ElliottKasoar · 2023-09-04T12:22:34Z

OpenSearchDatabase

The focus of this PR is the implementation of the OpenSearchDatabase class in abcd/backends/atoms_opensearch.py, designed to mirror the MongoDatabase class in abcd/backends/atoms_pymongo.py. Where possible, functions should behave equivalently between the two classes, although in at least once case (OpenSearchDatabase.property), a more efficient alternative is provided (OpenSearchDatabase.count_property).

While it would be possible to use OpenSearch in combination of MongoDB (both generally, and as a relatively straightforward extension of this implementation), it seems to make more sense to use OpenSearch as the database itself, as efficiencies from OpenSearch queries are due to processing on ingestion. Having ingested data into OpenSearch, the data is stored as JSON documents, so also storing the data in MongoDB would require duplication of most, if not all, data.

Unit testing, both in mock form, similar to those currently written for MongoDB, and a more completely set of new tests, designed to connect to a live containerised database through GitHub Actions, have also been written.

Properties

A new class in abcd/backends/atoms_properties.py is designed to read in extra information from a CSV file, as well as infer units and the relevant structure files via a template. Unit testing for this class have also been written.

Query parsing

OpenSearch queries can be relatively complex to construct, so this proposes the use of Luqum, which allows queries to be written using the Lucene Query DSL, and parsed into an Elastic/OpenSearch string query.

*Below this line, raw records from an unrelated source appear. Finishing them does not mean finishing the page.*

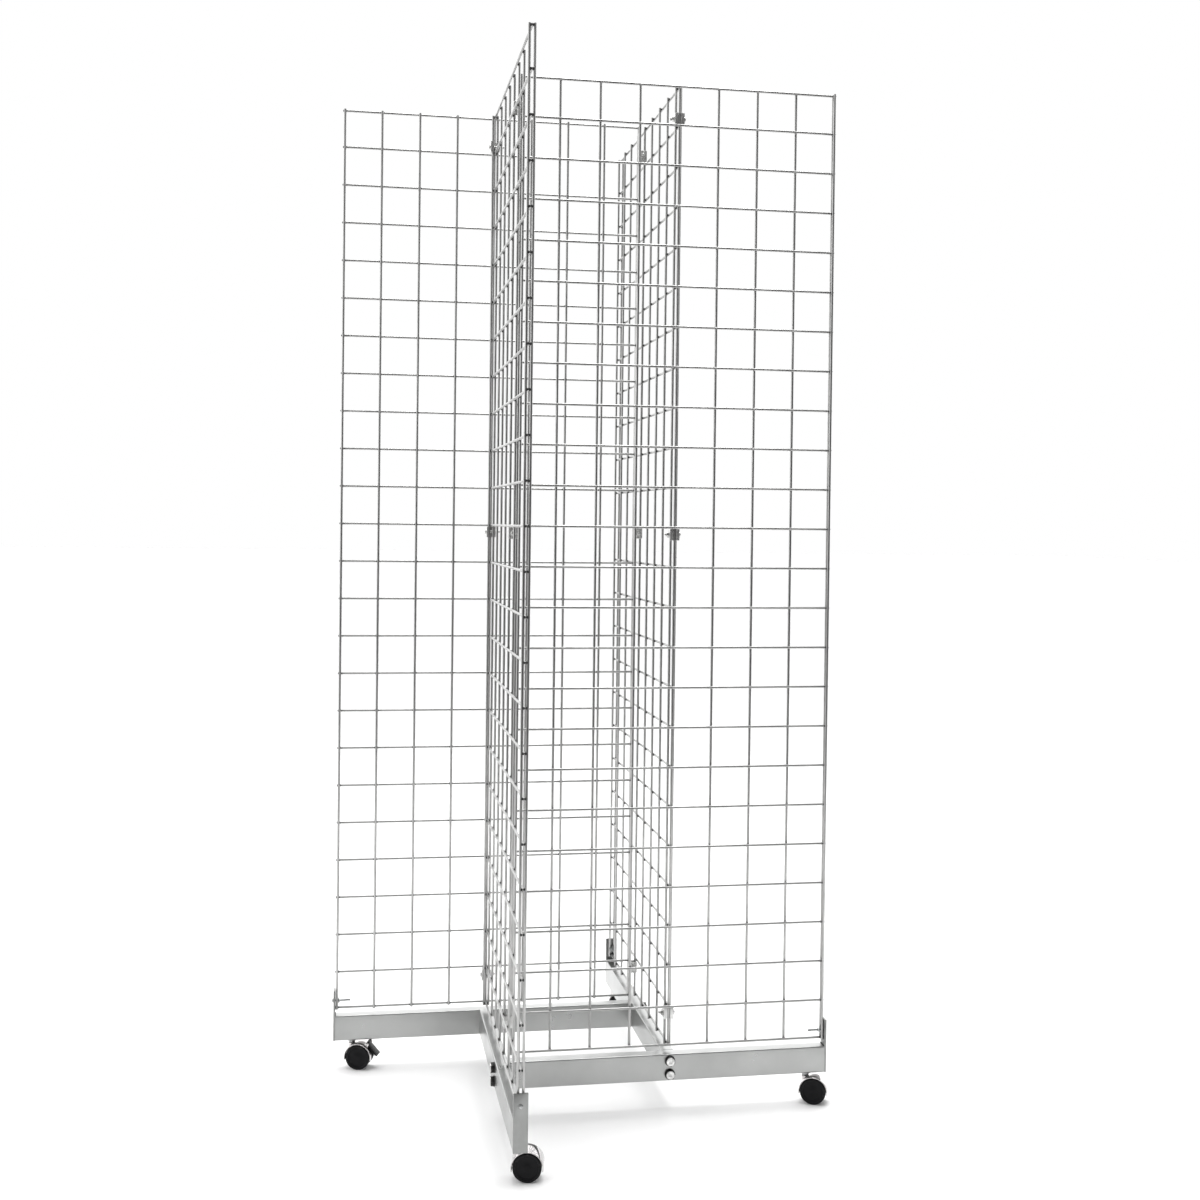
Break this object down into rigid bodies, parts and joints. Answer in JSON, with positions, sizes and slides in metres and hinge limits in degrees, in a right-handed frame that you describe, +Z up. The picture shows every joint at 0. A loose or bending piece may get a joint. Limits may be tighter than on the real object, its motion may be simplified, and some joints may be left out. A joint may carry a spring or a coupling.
{
  "type": "wire grid display tower",
  "caption": "Tall free-standing display of wire grid panels set in a pinwheel on base bars with twin-wheel swivel casters.",
  "frame": {"origin": "on the floor, on the vertical axis that the four panels are arranged about", "axes": "+Z up; the front panel faces -Y and runs towards +X from the centre; the left, back and right panels are it turned by quarter turns about Z"},
  "size_m": [0.9542, 0.946, 1.9484],
  "materials": {
    "plated_wire": "dull bright plating, slightly uneven",
    "plated_bar": "bright plating",
    "plated_plate": "bright plating, slightly clouded",
    "plated_clip": "bright plating",
    "plated_screws": "zinc plated",
    "dark_washer": "dark oxide, satin",
    "bare_steel": "machined",
    "plated_caster": "bright plating on a casting",
    "black_tread": "matte, scuffed",
    "black_cap": "matte",
    "black_lever": "satin"
  },
  "bodies": {
    "frame": {"grid_panel_front": "plated_wire", "base_bar_front": "plated_bar", "end_plate_front": "plated_plate", "grid_panel_left": "plated_wire", "base_bar_left": "plated_bar", "end_plate_left": "plated_plate", "grid_panel_back": "plated_wire", "base_bar_back": "plated_bar", "end_plate_back": "plated_plate", "grid_panel_right": "plated_wire", "base_bar_right": "plated_bar", "end_plate_right": "plated_plate", "clamp_screws": "plated_screws", "clamp_washers": "plated_screws", "clamp_nuts": "plated_screws", "bar_bolts": "plated_screws", "bar_bolt_washers": "dark_washer", "bar_end_plugs": "bare_steel", "clip_outer_jaws": "plated_clip", "clip_inner_jaws": "plated_clip", "clip_screws": "plated_screws", "clip_nuts": "plated_screws", "stem_flanges": "plated_screws", "stem_weld_nuts": "plated_screws", "caster_stem_front": "bare_steel", "caster_stem_left": "bare_steel", "caster_stem_back": "bare_steel", "caster_stem_right": "bare_steel"},
    "caster_front": {"caster_body_front": "plated_caster", "caster_axle_front": "bare_steel"},
    "wheel_near_front": {"caster_wheel_near_front": "black_tread", "wheel_cap_near_front": "black_cap"},
    "wheel_far_front": {"caster_wheel_far_front": "black_tread", "wheel_cap_far_front": "black_cap"},
    "caster_left": {"caster_body_left": "plated_caster", "caster_axle_left": "bare_steel"},
    "wheel_near_left": {"caster_wheel_near_left": "black_tread", "wheel_cap_near_left": "black_cap"},
    "wheel_far_left": {"caster_wheel_far_left": "black_tread", "wheel_cap_far_left": "black_cap"},
    "caster_back": {"caster_body_back": "plated_caster", "caster_axle_back": "bare_steel", "brake_pin_back": "bare_steel"},
    "wheel_near_back": {"caster_wheel_near_back": "black_tread", "wheel_cap_near_back": "black_cap"},
    "wheel_far_back": {"caster_wheel_far_back": "black_tread", "wheel_cap_far_back": "black_cap"},
    "brake_back": {"brake_lever_back": "black_lever"},
    "caster_right": {"caster_body_right": "plated_caster", "caster_axle_right": "bare_steel", "brake_pin_right": "bare_steel"},
    "wheel_near_right": {"caster_wheel_near_right": "black_tread", "wheel_cap_near_right": "black_cap"},
    "wheel_far_right": {"caster_wheel_far_right": "black_tread", "wheel_cap_far_right": "black_cap"},
    "brake_right": {"brake_lever_right": "black_lever"}
  },
  "joints": [
    {"name": "caster_swivel_front", "type": "hinge", "parent": "frame", "child": "caster_front", "pos_m": [0.4322, -0.16015, 0.04], "axis": [0, 0, 1], "continuous": true},
    {"name": "wheel_near_roll_front", "type": "hinge", "parent": "caster_front", "child": "wheel_near_front", "pos_m": [0.44773, -0.16706, 0.025], "axis": [0.4067, 0.9135, 0], "continuous": true},
    {"name": "wheel_far_roll_front", "type": "hinge", "parent": "caster_front", "child": "wheel_far_front", "pos_m": [0.44773, -0.16706, 0.025], "axis": [0.4067, 0.9135, 0], "continuous": true},
    {"name": "caster_swivel_left", "type": "hinge", "parent": "frame", "child": "caster_left", "pos_m": [-0.16015, -0.4322, 0.04], "axis": [0, 0, 1], "continuous": true},
    {"name": "wheel_near_roll_left", "type": "hinge", "parent": "caster_left", "child": "wheel_near_left", "pos_m": [-0.14341, -0.43515, 0.025], "axis": [0.1736, 0.9848, 0], "continuous": true},
    {"name": "wheel_far_roll_left", "type": "hinge", "parent": "caster_left", "child": "wheel_far_left", "pos_m": [-0.14341, -0.43515, 0.025], "axis": [0.1736, 0.9848, 0], "continuous": true},
    {"name": "caster_swivel_back", "type": "hinge", "parent": "frame", "child": "caster_back", "pos_m": [-0.4322, 0.16015, 0.04], "axis": [0, 0, 1], "continuous": true},
    {"name": "wheel_near_roll_back", "type": "hinge", "parent": "caster_back", "child": "wheel_near_back", "pos_m": [-0.41603, 0.1549, 0.025], "axis": [0.309, 0.9511, 0], "continuous": true},
    {"name": "wheel_far_roll_back", "type": "hinge", "parent": "caster_back", "child": "wheel_far_back", "pos_m": [-0.41603, 0.1549, 0.025], "axis": [0.309, 0.9511, 0], "continuous": true},
    {"name": "brake_press_back", "type": "hinge", "parent": "caster_back", "child": "brake_back", "pos_m": [-0.39912, 0.1494, 0.05039], "axis": [0.309, 0.9511, 0], "range_deg": [0, 7.5]},
    {"name": "caster_swivel_right", "type": "hinge", "parent": "frame", "child": "caster_right", "pos_m": [0.16015, 0.4322, 0.04], "axis": [0, 0, 1], "continuous": true},
    {"name": "wheel_near_roll_right", "type": "hinge", "parent": "caster_right", "child": "wheel_near_right", "pos_m": [0.17664, 0.42809, 0.025], "axis": [0.2419, 0.9703, 0], "continuous": true},
    {"name": "wheel_far_roll_right", "type": "hinge", "parent": "caster_right", "child": "wheel_far_right", "pos_m": [0.17664, 0.42809, 0.025], "axis": [0.2419, 0.9703, 0], "continuous": true},
    {"name": "brake_press_right", "type": "hinge", "parent": "caster_right", "child": "brake_right", "pos_m": [0.1939, 0.42379, 0.05039], "axis": [0.2419, 0.9703, 0], "range_deg": [0, 7.5]}
  ]
}
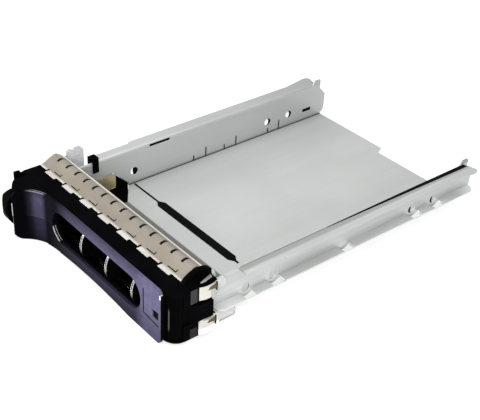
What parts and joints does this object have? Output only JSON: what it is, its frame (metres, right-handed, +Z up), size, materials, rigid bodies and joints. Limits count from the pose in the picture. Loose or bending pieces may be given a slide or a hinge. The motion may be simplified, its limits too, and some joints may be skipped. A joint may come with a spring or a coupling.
{
  "type": "hot swap drive caddy",
  "caption": "Sheet metal drive tray with side rails, a vented swing lever on a black bezel, a release button and a springy contact strip.",
  "frame": {"origin": "on the underside of the bezel, midway across the drive bay, on the line of the lever pin", "axes": "+X to the right seen from the front, +Y from the handle towards the open rear, +Z up"},
  "size_m": [0.1218, 0.199, 0.0303],
  "materials": {
    "zinc_sheet": "zinc plated, satin",
    "black_print": "matt black print",
    "black_plastic": "semi-gloss black moulded plastic",
    "purple_plastic": "semi-gloss dark purple moulded plastic",
    "spring_steel": "bright spring steel",
    "nickel_strip": "satin nickel plated spring bronze",
    "bright_clip": "bright nickel",
    "brass_spring": "bright brass",
    "clear_plastic": "clear moulded plastic",
    "smoked_lens": "smoked lens"
  },
  "bodies": {
    "caddy": {"tray_floor": "zinc_sheet", "left_rail": "zinc_sheet", "right_rail": "zinc_sheet", "left_runner": "zinc_sheet", "right_runner": "zinc_sheet", "position_stripe": "black_print", "earth_spring": "brass_spring", "bezel_frame": "black_plastic", "floor_screw_left": "spring_steel", "floor_screw_right": "spring_steel", "rivet_left": "spring_steel", "rivet_right": "spring_steel", "lever_pin": "spring_steel", "contact_strip": "nickel_strip", "clip_right_upper": "bright_clip", "clip_right_lower": "bright_clip", "clip_left_upper": "bright_clip", "clip_left_lower": "bright_clip", "guide_tongue": "clear_plastic", "light_pipe": "clear_plastic"},
    "lever": {"lever_frame": "black_plastic", "lever_face": "purple_plastic", "vent_grille": "black_plastic", "status_lens": "smoked_lens", "lever_spring": "spring_steel", "button_spring": "spring_steel"},
    "button": {"release_button": "black_plastic"}
  },
  "joints": [
    {"name": "lever_hinge", "type": "hinge", "parent": "caddy", "child": "lever", "pos_m": [0.05, 0, 0.0131], "axis": [0, 0, 1], "range_deg": [0, 60]},
    {"name": "button_slide", "type": "slide", "parent": "lever", "child": "button", "axis": [1, 0, 0], "range_m": [0, 0.002], "stiffness_N_per_m": 400, "deforming": ["button_spring"]}
  ]
}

Parsing to enable extra information to be added in abcd/parsers/extras.py is largely unchanged, although I extended it slightly to allow expressions in the form of Lucene queries (e.g. key:value).

Misc

Note: The initial commits are required for later OpenSearch commits, but were written as a separate branch, as they focus on implementing poetry for package installation and dependency management, and GitHub Actions for unit testing, as well as a fixes to query parsing and pymongo for newer versions of the packages. A separate PR could, therefore, be made for these non-OpenSearch oriented changes, if desired. More general changes to legacy code due to the use of flake8 and black could also be separated out, but would be more work to untangle.

To do

Remaining work to be done is documented in more detail here, of which testing integration with the GUI is perhaps the most significant remaining feature to be worked on that already exists for MongoDB. However, a number of new features will also be required for PSDI, including integration with AiiDA and external databases, storage of potentials, and new metadata.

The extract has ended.